The charge accuses Lindquist of hiring staffers based on their attractiveness rather than their qualifications. Lindquist’s brief denies it, and adds a stinger:
“There is one simple reason why this charge fails: physical attractiveness, or the lack thereof, is not a protected class,” the brief states.
▪ Racially hostile workplace
The charge accuses Lindquist of making casually insensitive remarks, admonishing an African-American deputy prosecutor for her activism, and assigning an African-American deputy prosecutor a caseload of primarily African-American defendants.
Lindquist’s brief states that casual remarks don’t rise to the level of creating a hostile workplace. It adds that appointing a caseload of minority defendants to a prosecutor who is also a minority “does not constitute discrimination.”
▪ Union interference
The charge contends that Lindquist monitors his staff’s union activities and elections and tries to manipulate elections of officers by having staffers gather votes and support his favored candidates.

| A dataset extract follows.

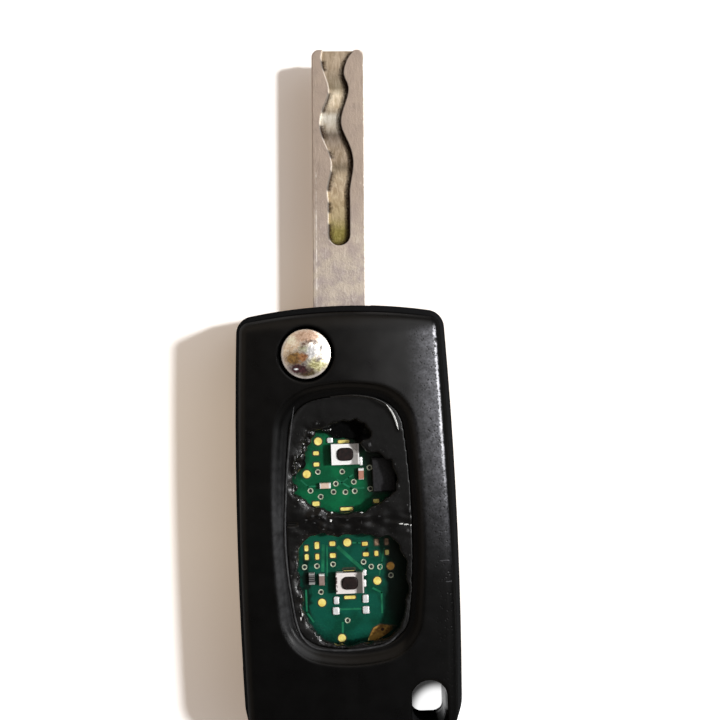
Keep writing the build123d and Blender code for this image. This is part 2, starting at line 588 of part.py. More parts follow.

Lindquist’s brief says that Iseberg doesn’t provide specific detail on the charge, and adds that, “there is no suggestion that Mr. Lindquist intended to act unlawfully.”
The final charge is a conscious catch-all. It states that Lindquist has abused the power of his office to damage civil servants and citizens. It refers to all the prior charges, wrapping them together to suggest a pattern of misconduct.
“Mr. Lindquist’s abuse of power is evident in all 11 of the previous charges,” the brief states. “He should be recalled from office for this conduct, the pursuit of which has disrupted civil and criminal justice in Pierce County, already costing the people of Pierce County hundreds of thousands of dollars, with the potential for much more to come. The great interest of man on earth is justice. It cannot be casually tossed aside. Mark Lindquist has tossed it aside.”
In response, Lindquist’s brief calls the final charge “vague and rambling,” and adds that identifies no specific violation of law or unlawful intent by Lindquist.
“Because the charges are factually and legally insufficient, Mr. Lindquist requests that this court reject the petition and dismiss the recall proceeding,” the brief states.